The complete listing should be restated exactly.

::: RECORD SET

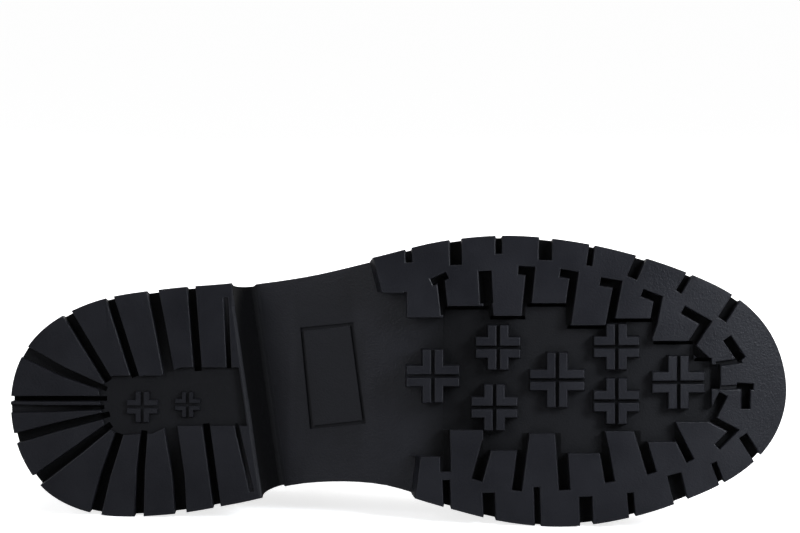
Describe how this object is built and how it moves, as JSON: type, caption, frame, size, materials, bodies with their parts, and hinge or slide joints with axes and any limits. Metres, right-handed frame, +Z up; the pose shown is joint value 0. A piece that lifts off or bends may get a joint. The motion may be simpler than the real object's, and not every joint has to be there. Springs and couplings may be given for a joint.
{
  "type": "loafer",
  "caption": "Right-foot slip-on loafer with saddle strap, hollow leather upper and deep-lugged rubber sole with heel, lying on its inner side.",
  "frame": {"origin": "on the floor, under the middle of the object's box", "axes": "+X from heel to toe, +Y from the tread to the collar, +Z up; the shoe lies on its inner side with the tread facing -Y"},
  "size_m": [0.2748, 0.1122, 0.1021],
  "materials": {
    "sole_rubber": "matt moulded black rubber",
    "welt_rubber": "matt black welt strip",
    "insole_lining": "dull dark lining leather",
    "upper_leather": "smooth black leather with a soft sheen",
    "strap_leather": "smooth black leather with a soft sheen",
    "tongue_leather": "smooth black leather with a soft sheen"
  },
  "bodies": {
    "root": {"outsole": "sole_rubber", "welt": "welt_rubber", "insole": "insole_lining", "upper": "upper_leather", "saddle_strap": "strap_leather", "tongue": "tongue_leather"}
  },
  "joints": []
}
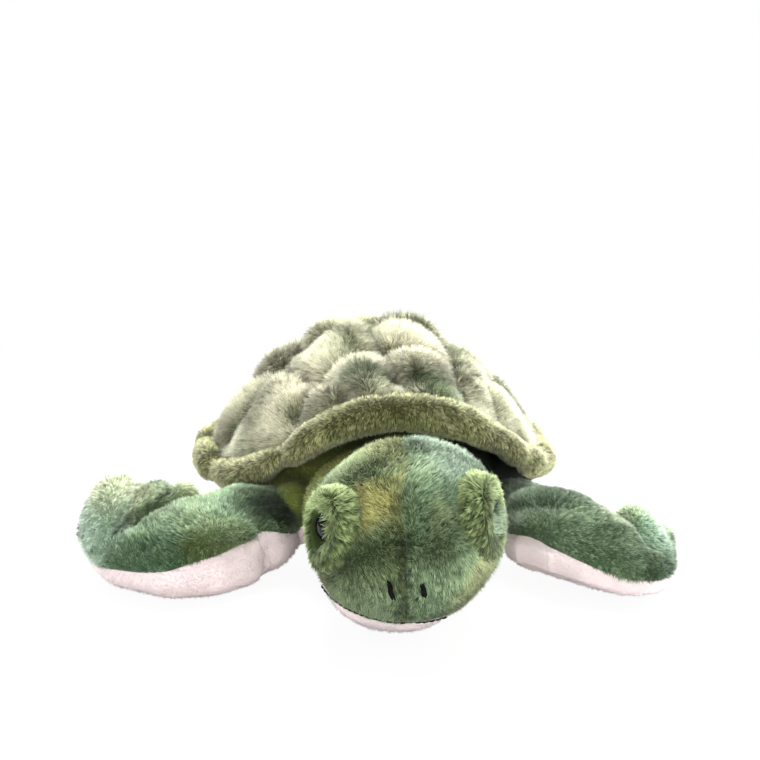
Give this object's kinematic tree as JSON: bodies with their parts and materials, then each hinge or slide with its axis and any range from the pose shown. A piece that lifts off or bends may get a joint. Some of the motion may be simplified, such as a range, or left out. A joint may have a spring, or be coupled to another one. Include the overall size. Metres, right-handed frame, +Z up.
{
  "type": "plush sea turtle",
  "caption": "Plush sea turtle lying on its belly: quilted furry shell with a stuffed rim, turning neck, nodding head with padded eye rings, hinged flippers and a tail.",
  "frame": {"origin": "under the middle of the whole toy's bounding box, on the surface that its belly rests on", "axes": "-Y towards the nose, +X to the right of someone who faces the nose, +Z up; left and right in the nodes' names are as that person sees them"},
  "size_m": [0.3414, 0.3774, 0.124],
  "materials": {
    "shell_fur": "matt long-pile fur with pale frosted tips",
    "rim_plush": "matt medium-pile plush",
    "tie_dye_plush": "matt short-pile plush, dyed in green, teal and yellow clouds",
    "eye_ring_plush": "matt tufted plush",
    "pale_plush": "matt short-pile plush",
    "stuffing": "matt loose fibre",
    "eye_plastic": "gloss",
    "washer_plastic": "matt",
    "dark_thread": "matt embroidery thread"
  },
  "bodies": {
    "torso": {"carapace_cover": "shell_fur", "carapace_lining": "rim_plush", "carapace_stuffing": "stuffing", "rim_cover": "rim_plush", "rim_stuffing": "stuffing", "chest_cover": "tie_dye_plush", "belly_cover": "pale_plush", "body_stuffing": "stuffing"},
    "neck": {"neck_cover": "tie_dye_plush", "throat_panel": "pale_plush", "neck_stuffing": "stuffing"},
    "head": {"head_left_panel": "tie_dye_plush", "head_right_panel": "tie_dye_plush", "chin_panel": "pale_plush", "head_stuffing": "stuffing", "left_eye": "eye_plastic", "right_eye": "eye_plastic", "left_eye_washer": "washer_plastic", "right_eye_washer": "washer_plastic", "left_eye_surround": "eye_ring_plush", "right_eye_surround": "eye_ring_plush", "left_nostril_stitch": "dark_thread", "right_nostril_stitch": "dark_thread", "mouth_stitch": "dark_thread"},
    "left_front_flipper": {"left_front_flipper_upper_cover": "tie_dye_plush", "left_front_flipper_lower_cover": "pale_plush", "left_front_flipper_stuffing": "stuffing"},
    "right_front_flipper": {"right_front_flipper_upper_cover": "tie_dye_plush", "right_front_flipper_lower_cover": "pale_plush", "right_front_flipper_stuffing": "stuffing"},
    "left_rear_flipper": {"left_rear_flipper_upper_cover": "tie_dye_plush", "left_rear_flipper_lower_cover": "pale_plush", "left_rear_flipper_stuffing": "stuffing"},
    "right_rear_flipper": {"right_rear_flipper_upper_cover": "tie_dye_plush", "right_rear_flipper_lower_cover": "pale_plush", "right_rear_flipper_stuffing": "stuffing"},
    "tail": {"tail": "tie_dye_plush"}
  },
  "joints": [
    {"name": "neck_turn", "type": "hinge", "parent": "torso", "child": "neck", "pos_m": [0.00669, -0.07031, 0.0385], "axis": [0, 0, 1], "range_deg": [-15, 15], "stiffness_Nm_per_rad": 0.15},
    {"name": "head_nod", "type": "hinge", "parent": "neck", "child": "head", "pos_m": [0.00669, -0.13331, 0.048], "axis": [0.9858, -0.1561, 0.061], "range_deg": [-20, 8], "stiffness_Nm_per_rad": 0.15},
    {"name": "left_front_flipper_flap", "type": "hinge", "parent": "torso", "child": "left_front_flipper", "pos_m": [-0.06431, -0.04931, 0.0255], "axis": [0.0698, 0.9976, 0], "range_deg": [0, 18], "stiffness_Nm_per_rad": 0.1},
    {"name": "right_front_flipper_flap", "type": "hinge", "parent": "torso", "child": "right_front_flipper", "pos_m": [0.07769, -0.04931, 0.0255], "axis": [-0.5878, -0.809, 0], "range_deg": [0, 18], "stiffness_Nm_per_rad": 0.1},
    {"name": "left_rear_flipper_flap", "type": "hinge", "parent": "torso", "child": "left_rear_flipper", "pos_m": [-0.05131, 0.12869, 0.0135], "axis": [0.6691, 0.7431, 0], "range_deg": [0, 12], "stiffness_Nm_per_rad": 0.05},
    {"name": "right_rear_flipper_flap", "type": "hinge", "parent": "torso", "child": "right_rear_flipper", "pos_m": [0.06469, 0.12869, 0.0135], "axis": [0.6691, -0.7431, 0], "range_deg": [0, 12], "stiffness_Nm_per_rad": 0.05},
    {"name": "tail_wag", "type": "hinge", "parent": "torso", "child": "tail", "pos_m": [0.00669, 0.15469, 0.014], "axis": [0, 0, 1], "range_deg": [-20, 20], "stiffness_Nm_per_rad": 0.02}
  ]
}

::::::

▸ **SOLVED PROBLEM**:
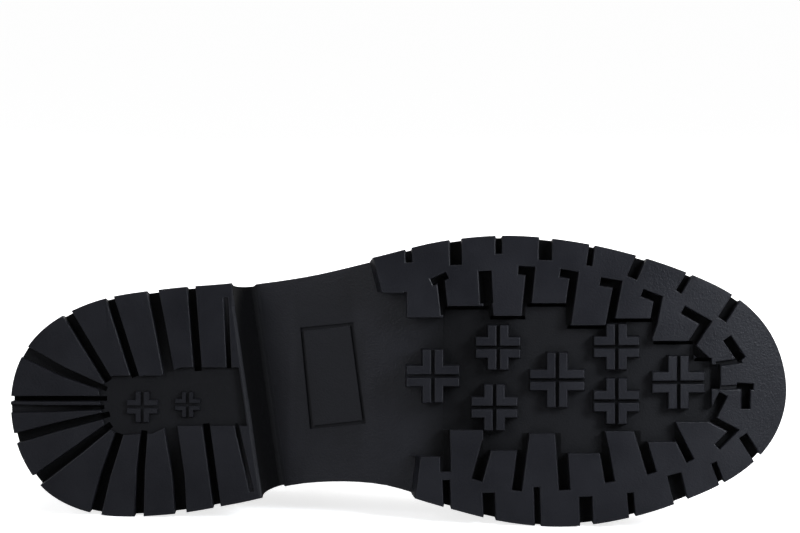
Describe how this object is built and how it moves, as JSON: type, caption, frame, size, materials, bodies with their parts, and hinge or slide joints with axes and any limits. Metres, right-handed frame, +Z up; the pose shown is joint value 0. A piece that lifts off or bends may get a joint. The motion may be simpler than the real object's, and not every joint has to be there. Springs and couplings may be given for a joint.
{
  "type": "loafer",
  "caption": "Right-foot slip-on loafer with saddle strap, hollow leather upper and deep-lugged rubber sole with heel, lying on its inner side.",
  "frame": {"origin": "on the floor, under the middle of the object's box", "axes": "+X from heel to toe, +Y from the tread to the collar, +Z up; the shoe lies on its inner side with the tread facing -Y"},
  "size_m": [0.2748, 0.1122, 0.1021],
  "materials": {
    "sole_rubber": "matt moulded black rubber",
    "welt_rubber": "matt black welt strip",
    "insole_lining": "dull dark lining leather",
    "upper_leather": "smooth black leather with a soft sheen",
    "strap_leather": "smooth black leather with a soft sheen",
    "tongue_leather": "smooth black leather with a soft sheen"
  },
  "bodies": {
    "root": {"outsole": "sole_rubber", "welt": "welt_rubber", "insole": "insole_lining", "upper": "upper_leather", "saddle_strap": "strap_leather", "tongue": "tongue_leather"}
  },
  "joints": []
}
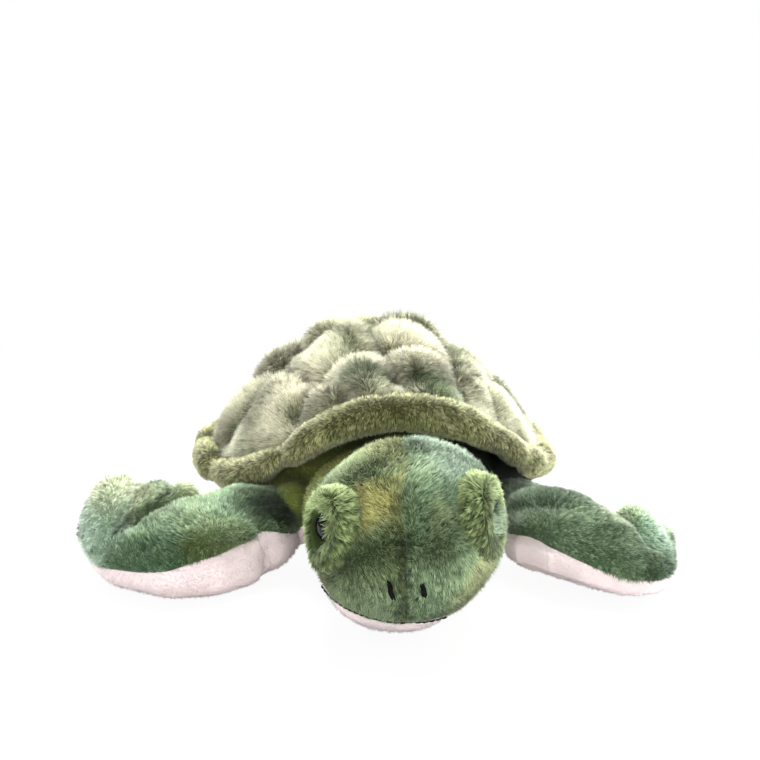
Give this object's kinematic tree as JSON: bodies with their parts and materials, then each hinge or slide with its axis and any range from the pose shown. A piece that lifts off or bends may get a joint. Some of the motion may be simplified, such as a range, or left out. A joint may have a spring, or be coupled to another one. Include the overall size. Metres, right-handed frame, +Z up.
{
  "type": "plush sea turtle",
  "caption": "Plush sea turtle lying on its belly: quilted furry shell with a stuffed rim, turning neck, nodding head with padded eye rings, hinged flippers and a tail.",
  "frame": {"origin": "under the middle of the whole toy's bounding box, on the surface that its belly rests on", "axes": "-Y towards the nose, +X to the right of someone who faces the nose, +Z up; left and right in the nodes' names are as that person sees them"},
  "size_m": [0.3414, 0.3774, 0.124],
  "materials": {
    "shell_fur": "matt long-pile fur with pale frosted tips",
    "rim_plush": "matt medium-pile plush",
    "tie_dye_plush": "matt short-pile plush, dyed in green, teal and yellow clouds",
    "eye_ring_plush": "matt tufted plush",
    "pale_plush": "matt short-pile plush",
    "stuffing": "matt loose fibre",
    "eye_plastic": "gloss",
    "washer_plastic": "matt",
    "dark_thread": "matt embroidery thread"
  },
  "bodies": {
    "torso": {"carapace_cover": "shell_fur", "carapace_lining": "rim_plush", "carapace_stuffing": "stuffing", "rim_cover": "rim_plush", "rim_stuffing": "stuffing", "chest_cover": "tie_dye_plush", "belly_cover": "pale_plush", "body_stuffing": "stuffing"},
    "neck": {"neck_cover": "tie_dye_plush", "throat_panel": "pale_plush", "neck_stuffing": "stuffing"},
    "head": {"head_left_panel": "tie_dye_plush", "head_right_panel": "tie_dye_plush", "chin_panel": "pale_plush", "head_stuffing": "stuffing", "left_eye": "eye_plastic", "right_eye": "eye_plastic", "left_eye_washer": "washer_plastic", "right_eye_washer": "washer_plastic", "left_eye_surround": "eye_ring_plush", "right_eye_surround": "eye_ring_plush", "left_nostril_stitch": "dark_thread", "right_nostril_stitch": "dark_thread", "mouth_stitch": "dark_thread"},
    "left_front_flipper": {"left_front_flipper_upper_cover": "tie_dye_plush", "left_front_flipper_lower_cover": "pale_plush", "left_front_flipper_stuffing": "stuffing"},
    "right_front_flipper": {"right_front_flipper_upper_cover": "tie_dye_plush", "right_front_flipper_lower_cover": "pale_plush", "right_front_flipper_stuffing": "stuffing"},
    "left_rear_flipper": {"left_rear_flipper_upper_cover": "tie_dye_plush", "left_rear_flipper_lower_cover": "pale_plush", "left_rear_flipper_stuffing": "stuffing"},
    "right_rear_flipper": {"right_rear_flipper_upper_cover": "tie_dye_plush", "right_rear_flipper_lower_cover": "pale_plush", "right_rear_flipper_stuffing": "stuffing"},
    "tail": {"tail": "tie_dye_plush"}
  },
  "joints": [
    {"name": "neck_turn", "type": "hinge", "parent": "torso", "child": "neck", "pos_m": [0.00669, -0.07031, 0.0385], "axis": [0, 0, 1], "range_deg": [-15, 15], "stiffness_Nm_per_rad": 0.15},
    {"name": "head_nod", "type": "hinge", "parent": "neck", "child": "head", "pos_m": [0.00669, -0.13331, 0.048], "axis": [0.9858, -0.1561, 0.061], "range_deg": [-20, 8], "stiffness_Nm_per_rad": 0.15},
    {"name": "left_front_flipper_flap", "type": "hinge", "parent": "torso", "child": "left_front_flipper", "pos_m": [-0.06431, -0.04931, 0.0255], "axis": [0.0698, 0.9976, 0], "range_deg": [0, 18], "stiffness_Nm_per_rad": 0.1},
    {"name": "right_front_flipper_flap", "type": "hinge", "parent": "torso", "child": "right_front_flipper", "pos_m": [0.07769, -0.04931, 0.0255], "axis": [-0.5878, -0.809, 0], "range_deg": [0, 18], "stiffness_Nm_per_rad": 0.1},
    {"name": "left_rear_flipper_flap", "type": "hinge", "parent": "torso", "child": "left_rear_flipper", "pos_m": [-0.05131, 0.12869, 0.0135], "axis": [0.6691, 0.7431, 0], "range_deg": [0, 12], "stiffness_Nm_per_rad": 0.05},
    {"name": "right_rear_flipper_flap", "type": "hinge", "parent": "torso", "child": "right_rear_flipper", "pos_m": [0.06469, 0.12869, 0.0135], "axis": [0.6691, -0.7431, 0], "range_deg": [0, 12], "stiffness_Nm_per_rad": 0.05},
    {"name": "tail_wag", "type": "hinge", "parent": "torso", "child": "tail", "pos_m": [0.00669, 0.15469, 0.014], "axis": [0, 0, 1], "range_deg": [-20, 20], "stiffness_Nm_per_rad": 0.02}
  ]
}